There will always be adoption issues so take out the complexity for those that are implementing it, as much as possible.
Build an effective feedback loop
Build in a strong feedback loop so you can receive information regarding whether your strategic marketing plan is working or not. And quickly adjust accordingly. This feedback loop will help you manage and enable your community so you limit shadow marketing.
When the community is doing something rogue that doesn’t align with the overall story of the company. If you have a strong community, the community will police itself. Show the community how they are helping your company. Help your community informed decisions by providing updates and sharing data.

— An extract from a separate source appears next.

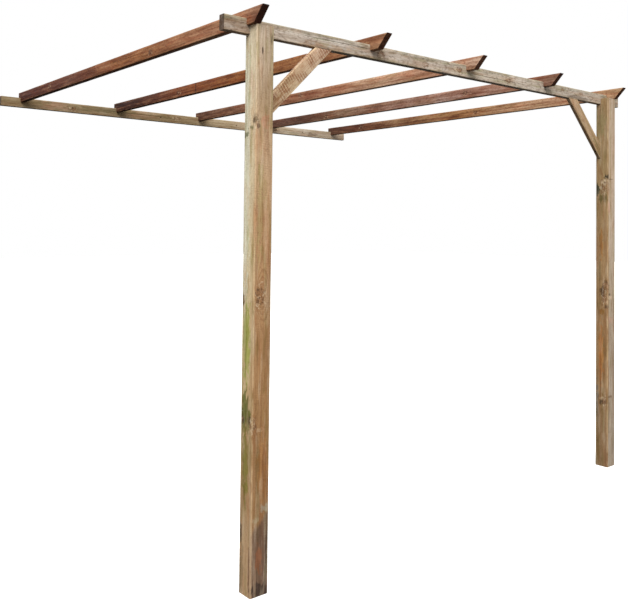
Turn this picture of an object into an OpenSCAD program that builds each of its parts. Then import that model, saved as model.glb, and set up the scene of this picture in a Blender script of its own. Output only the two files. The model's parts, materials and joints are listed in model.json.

Mold the right behavior based on the right insights
For your community to fully understand how your strategy is different and better, they need to understand the competition and how your company competes against them. By using the right market and customer insights, you can bring your strategy to life for your community. It is important for your community to generate innovative ideas and new behaviors based on what they have learned.
How to communicate strategic marketing plan
Keep the three 3 Cs of context, content, and community in mind when you communicate your strategic marketing plan. By using the strategies and tactics I’ve recommended in this article, you can help you communicate your marketing strategy and plan more effectively.
These techniques are sure to help you make progress against your company’s strategy and goals, deliver on your value proposition, and grow the business. Clearly and concisely communicating a strategic marketing plan is as critical as creating it. Invest more effort in communicating your strategic marketing plan as actually developing it.
What tips would you add to this list?
How did you successfully communicate your strategic marketing plan? What worked for you or didn’t work for you?